Friday, January 24, 2014

Thoughts on Philosophy

I'm taking a philosophy course this semester. Today's reading was Existenzphilosophie by Jaspers (German, 1883-1969).

While reading, I was struck with the thought that maybe philosophers are limited in their scope and viewpoint. Everything is looked at from a philosophical view, an attempt to tell the whole world they are doing things wrong. They assume flaw, then search until they find that which strikes them as flawed. The whole system, so far as I can tell, has a negative turn and bias (maybe this is the fault of my professor and my past experience with philosophy?). In their quest for truth, have they ever found people to be doing something right? We must be right in some things, because not only do they work, but they make us happy (in my opinion, that's the point: to be happy).

That's not to say philosophy is a waste -- I just think it is voluntarily blind to some things. Why try to define everything in philosophical terms, why bind it down in the philosophical world? I see this only making sense if one's religion is philosophy itself.

Philosophy is meant to be a means to the end, not the end itself. That's the thesis of this post, you could say.

This is the book I was reading from,
if you want to read Jaspers (and others)
for yourself.
One thing I liked was Jasper's line, "The real import of history is the Great, the Unique, the Irreplaceable." I have always felt something to be missing from the commonly taught explanation that history is taught so we don't repeat our mistakes. Again a negative aspect of the thing. Jaspers made me realize we teach and learn history so we can learn to be great and also come to understand the present. We are characters in a story -- how are we to understand our place in it if we don't know what came before, and how are we supposed to be heroes in any sense if we don't have examples to look to? I like this reasoning much better. All three are correct, I feel, but these two new reasons are what I would prefer to be biased toward in my view of the whole.

But should I have any bias? I think it impossible to not, since I am biased by my viewpoint. My experiences and sphere of current understanding necessitate bias. My viewpoint -- the wording itself acknowledges bias.

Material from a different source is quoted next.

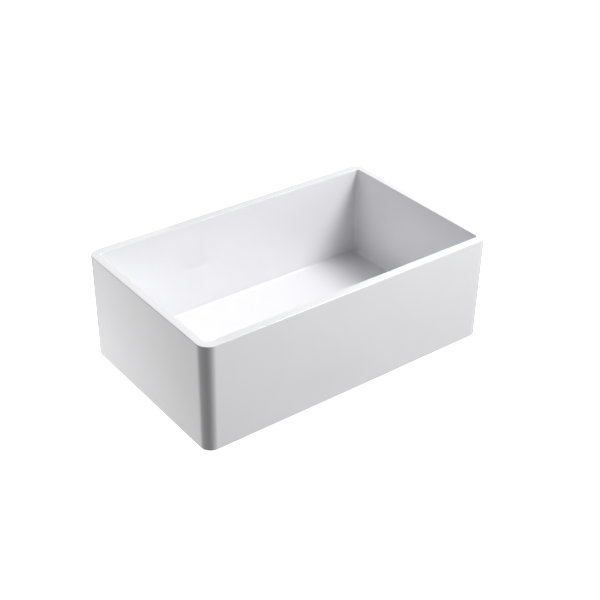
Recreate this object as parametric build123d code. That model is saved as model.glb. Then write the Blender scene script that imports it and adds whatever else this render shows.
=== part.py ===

That is something Jaspers recognizes, actually, while discussing Kierkegaard and Nietzche: "... Authentic knowing is ... nothing but interpretation. They ... understood their own thought as interpretation." He goes on to say, "... Temporal life can therefore never be correctly understood by men." It is nice to see philosophy acknowledge its limitations -- I guess the problem, for me, is that it pretends to have no limitations and assumes it is the road to real truth for any question. Okay, and if you define "philosophy" as deep thought in general, then I'd agree. But how has philosophy come to be defined, as a study? One cannot study "deep thought." That is an individual practice augmented with communication (another Jaspers concept), communication providing outside stimulus and viewpoints (in a limited fashion). I mean to ask how the field of study is defined.

In that sense, what is philosophy? Am I being taught how to think, as is alleged, or what to think, and what to think about? I feel as if philosophers are paving roads of thought I am told to walk down in pursuance of truth. Did they find it, by forging their trail and paving that road? Some, but not all. So why must I follow it, to find only old truth that I already know (or can easily read) or come to their same dead-end conclusions? That makes no sense.

Would it not be best for me to forge my own trail (I cannot completely follow/understand other trails, anyway, as both Jaspers and Nietzche pointed out), then look to philosophers for help through those areas already plowed, as I plow them anew, for myself, coming to my own understanding? My own philosophy is more important than others', as it is the only one that will affect my actions (I could explain the reasoning here, but I'll skip it). This places my thoughts above any philosopher's, and I can (and should) look to them when I am pursuing a question they addressed (see my plowing metaphor).

Here's a truth: The more I care about a question, the more I will pursue its corresponding truth. That truth, once found, will mean more to me than if I had cared less. The search would have also added understanding to it -- and understanding no philosophic text can impart, because it will have its roots in my own being. It cannot be transplanted, only shown. And no one else will have that same understanding, for no one else is me.

Conclusion: Fiction is really the best thing ever. I'll have to talk about this more later, but fiction is a way for someone to find their own answers to their own questions and come to understand them, all without having to experience it firsthand. Philosophy thinks and then tries to give direct answers, but that is not the best method to convey truth, since it isn't the best way to learn.


P.S. - My philosophy professor today defined philosophy as a way of life that consists of one trying to figure out how to live the best life (by thinking and looking at past ideas and practices) and following one's theories to that end.